Osteuropa widmet sein aktuelles Heft dem Massaker in der
Schlucht von Babyn Jar. Innerhalb von zwei Tagen im Jahr 1941, am 29. und 30. September, brachten deutsche Truppen - SS, Wehrmacht und Polizeibataillone - am Stadtrand von Kiew
mehr als dreißigtausend Juden um. Das Verbrechen war lange vor der Wannsee-Konferenz der Auftakt zur Vernichtung der europäischen Juden.
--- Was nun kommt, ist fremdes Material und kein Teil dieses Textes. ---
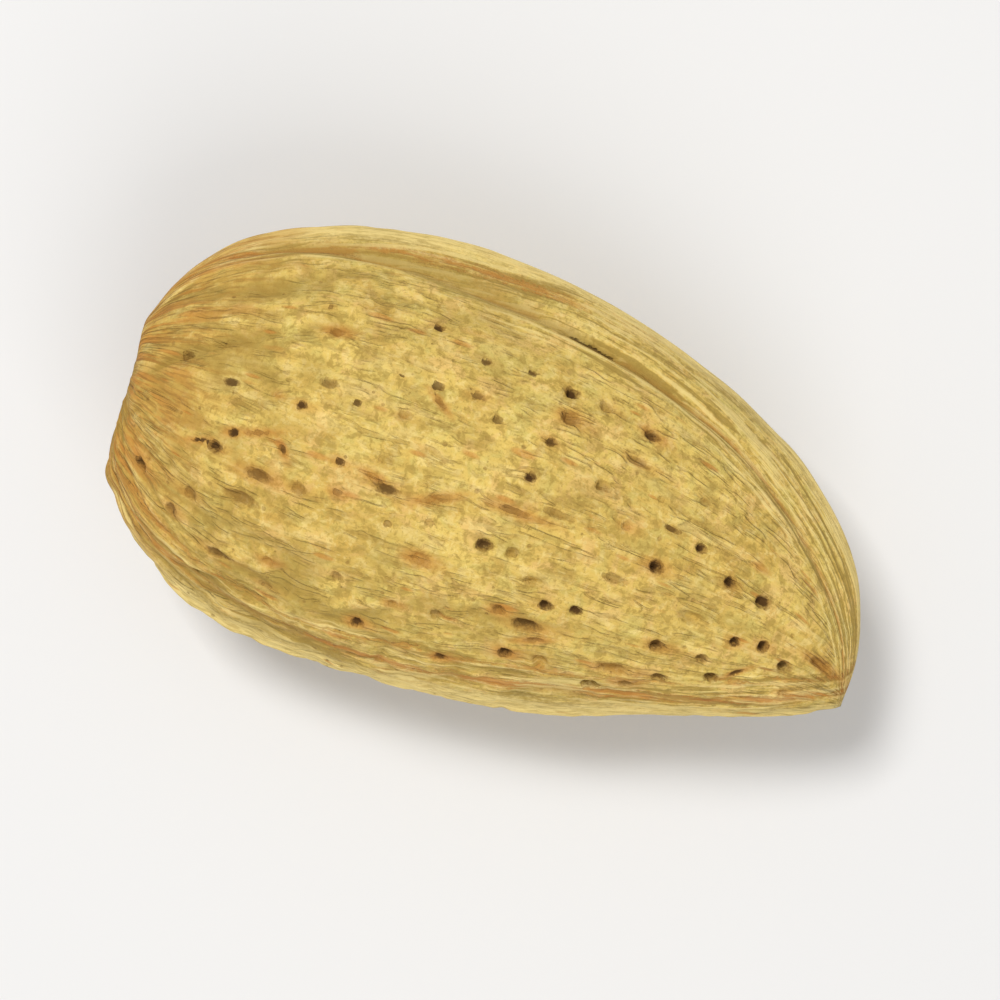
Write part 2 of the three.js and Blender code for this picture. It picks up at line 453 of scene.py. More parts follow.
@dataclass
class AlmondShell:
    """The whole nut in its shell: the smooth form, its relief and its one mesh."""

    finish: "ShellFinish"
    form: SmoothForm = SmoothForm()
    fine: FineSizes = FineSizes()
    rest_depth: float = 0.32
    keel_height: float = 0.3
    keel_width: float = 1.0
    suture_depth: float = 0.16
    suture_width: float = 0.2
    dorsal_height: float = 0.2
    dorsal_width: float = 0.7
    scar_depth: float = 0.8
    scar_radius: float = 2.5
    scar_rim_height: float = 0.15
    scar_rim_radius: float = 3.5
    scar_rim_width: float = 0.6
    creases: int = 17
    crease_depth: float = 0.19
    crease_spread: float = 0.085
    pit_sowing: Sowing = Sowing(0, 420, 0.08, 0.88, 0.2, 0.7, -0.02)
    pit_gap: float = 1.2
    pit_small: float = 0.17
    pit_large: float = 0.3
    long_pit_share: float = 0.25
    dimple_sowing: Sowing = Sowing(5000, 420, 0.06, 0.9, 0.35, 0.4, 0.0)
    dimple_gap: float = 0.2
    ventral_clear: float = 3.8
    dorsal_clear: float = 1.1
    rows: int = 292
    keel_columns: int = 36
    keel_growth: float = 1.15
    widest_band: float = 0.3
    face_columns: int = 110
    dorsal_columns: int = 22
    girth_radius: float = 8.0
    slit_start: float = 0.488
    slit_end: float = 0.577
    furrows: tuple[Furrow, ...] = (
        Furrow(Edge.VENTRAL, 0.9, 2.1, 0.15, 1.0, 0.4, 0.4, 0.04, 0.97),
        Furrow(Edge.DORSAL, 0.8, 0.9, 0.1, 3.0, 0.2, 0.4, 0.08, 0.95),
        Furrow(Edge.VENTRAL, 2.6, 3.4, 0.25, 2.6, 0.16, 0.5, 0.05, 0.6),
        Furrow(Edge.VENTRAL, 5.4, 3.2, 0.3, 4.4, 0.2, 0.5, 0.01, 0.42),
    )
    vessels: tuple[Vessel, ...] = (
        Vessel(0.180, 0.5, 0.19, 1.3, 0.4, 0.8),
        Vessel(0.207, 0.9, 0.13, 4.0, 0.35, 0.4),
        Vessel(0.145, -0.4, 0.11, 3.5, 0.4, 0.7),
        Vessel(0.243, 0.7, 0.14, 2.0, -0.8, 0.6),
        Vessel(0.434, 1.4, 0.20, 3.0, 0.45, 0.35),
        Vessel(0.393, 5.2, 0.14, 2.6, -0.6, 0.45),
        Vessel(0.354, 1.2, 0.16, 2.2, -0.2, 0.3),
        Vessel(0.608, -2.7, 0.15, 3.0, 0.3, 0.45),
        Vessel(0.850, -0.4, 0.12, 3.0, 0.6, 0.7),
    )
    pits: list[Pit] = field(default_factory=list)

    @property
    def rest_level(self) -> float:
        """The Z of the flat resting spot before the nut is set down."""
        return self.rest_depth - self.form.thickness.peak

    def crease_relief(self, at: Places) -> Array:
        """Gives the creases that fan out from the stem scar: a bell across each wavy line of nearly constant
        angle, faded in past the scar and out along the nut.

        Args:
            at: the places.

        Returns:
            The heights, zero or less.
        """
        height = np.zeros(np.broadcast(at.s, at.angle).shape)
        for i in range(self.creases):
            line = TURN * (i + 0.7 * draw(i, 11)) / self.creases
            line = line + 0.09 * np.sin(22 * at.s + TURN * draw(i, 14))
            end = 0.16 + 0.26 * draw(i, 12)
            fade = window(at.s, 0.02, 0.06, 0.45 * end, end)
            off = (at.angle - line + math.pi) % TURN - math.pi
            height -= self.crease_depth * (0.5 + draw(i, 13)) * fade * bell(off, self.crease_spread)
        return height

    def ridge_relief(self, at: Places) -> Array:
        """Gives the keel with the suture in it, and the lower ridge along the dorsal edge: bells over the
        distance from the middle plane, faded at both ends.

        Args:
            at: the places.

        Returns:
            The heights.
        """
        z = at.point[..., 2]
        fade = window(at.s, 0.03, 0.12, 0.94, 0.995)
        keel = self.keel_height * bell(z, self.keel_width) - self.suture_depth * bell(z, self.suture_width)
        return fade * np.where(np.cos(at.angle) > 0, keel, self.dorsal_height * bell(z, self.dorsal_width))

    def furrow_relief(self, at: Places) -> Array:
        """Gives the furrows: a bell across each line inside its edge, times its depth and strength.

        Args:
            at: the places.

        Returns:
            The heights, zero or less.
        """
        height = np.zeros(np.broadcast(at.s, at.angle).shape)
        for furrow in self.furrows:
            cut = furrow.depth * furrow.strength(at) * bell(furrow.off(at), furrow.width)
            height -= np.where(furrow.edge.value * np.cos(at.angle) > 0, cut, 0)
        return height

    def scar_relief(self, at: Places) -> Array:
        """Gives the hollow left by the stem and its raised rim: bells over the distance from the long axis.

        Args:
            at: the places.

        Returns:
            The heights.
        """
        radius = np.hypot(at.point[..., 1], at.point[..., 2])
        rim = self.scar_rim_height * bell(radius - self.scar_rim_radius, self.scar_rim_width)
        return (1 - ramp(at.s, 0.06, 0.12)) * (rim - self.scar_depth * bell(radius, self.scar_radius))

    def lump_relief(self, at: Places) -> Array:
        """Gives broad, shallow unevenness: two sines over angle and s, calm at both ends."""
        sines = 0.12 * np.sin(3 * at.angle + 6 * at.s + 1.3) + 0.08 * np.sin(5 * at.angle - 13 * at.s + 0.4)
        return np.sin(math.pi * at.s) * sines

    def main_relief(self, at: Places) -> Array:
        """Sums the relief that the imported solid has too, without its pits."""
        lines = self.crease_relief(at) + self.ridge_relief(at) + self.furrow_relief(at)
        return lines + self.scar_relief(at) + self.lump_relief(at)

    def surface_spot(self, s: float, y: float, face: Face) -> Spot:
        """Finds the spot of a face that is above or below a place in the outline.

        Args:
            s: the place from stem to tip.
            y: the place across.
            face: which face.

        Returns:
            The spot, with its length towards the tip.
        """
        place = np.array(s)
        section = self.form.section(place)
        across = (y - section.spine) / (section.ventral if y > section.spine else section.dorsal)
        at = self.form.places(place, face.value * np.arccos(across))
        return Spot(at.point + at.normal * self.main_relief(at), at.normal, at.along)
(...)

Der Historiker
Bert Hoppe rekonstruiert die Ereignisse, vom
Einmarsch der Wehrmacht in die Sowjetunion über die Besatzung Kiews bis zu den Bombenanschlägen, die der sowjetische Geheimdienst nach dem Rückzug der Roten Armee auf Besatzungsstellen verübt hatte: "In den zeitgenössischen deutschen Dokumenten wurde das Massaker durchweg als militärische Reaktion auf die Bombenanschläge dargestellt. Doch handelte es sich dabei um einen Vorwand, um
den ohnehin geplanten Massenmord zu legitimieren: Auffällig war schon allein, dass nur Juden erschossen werden sollten. Zwischen (SS-Standartenführer Paul) Blobel und (Generalfeldmarschall Walter von) Reichenau bestand hinsichtlich des Judenmords große Einigkeit. Schon einen Monat vorher hatte von Reichenau persönlich die
Tötung von 90 jüdischen Kindern in der südlich von Kiew gelegenen Stadt Bila Cerkva angeordnet, deren Eltern die Männer des Sk 4a zuvor erschossen hatten."
Im Editorial
erklären die Herausgeber Manfred Sapper und Volker Weichsel Babyn Jar aber auch zu einem Symbol einer ideologisch motivierten Verschleierung auf mehreren Seiten: "Nach der Befreiung Kiews Anfang 1943 durch die Rote Armee nahm eine sowjetische Kommission die Untersuchung der Gräueltaten auf. Ihren Bericht sandte sie nach Moskau. Dort wurde er allerdings umgeschrieben. Die Opfer wurden als '
sowjetische Bürger' bezeichnet. Dass vor allem Juden ermordet worden waren, wurde verschleiert. Das 'Schwarzbuch' über den
Genozid an den sowjetischen Juden, das
Wassili Grossman und Ilja Ehrenburg zwischen 1943 und 1947 zusammengestellt hatten und das mit einer Schilderung der Ereignisse von Babyn Jar einsetzt, durfte in der Sowjetunion nicht erscheinen. Im Land der Täter dauerte es bis 1967, ehe sich Mitglieder des Sonderkommandos für die Tötung von circa 60.000 Menschen verantworten mussten. Doch der sogenannte
Callsen-Prozess, der wie der Frankfurter Auschwitz-Prozess maßgeblich vom Hessischen Generalstaatsanwalt
Fritz Bauer vorangetrieben wurde, fand kein Interesse. Die Zuschauerbänke im Landgericht Darmstadt
blieben meist leer. Die Zeugenaussage von
Dina Proničeva, einer der wenigen Überlebenden des Massakers, erregte keine öffentliche Aufmerksamkeit. Dieses
Schlüsseldokument zur Geschichte des Massakers vom April 1968 wird im vorliegenden Band zum ersten Mal publiziert. Die Verbrechen der Einsatzgruppen und der Polizeibataillone wurden seinerzeit beschwiegen."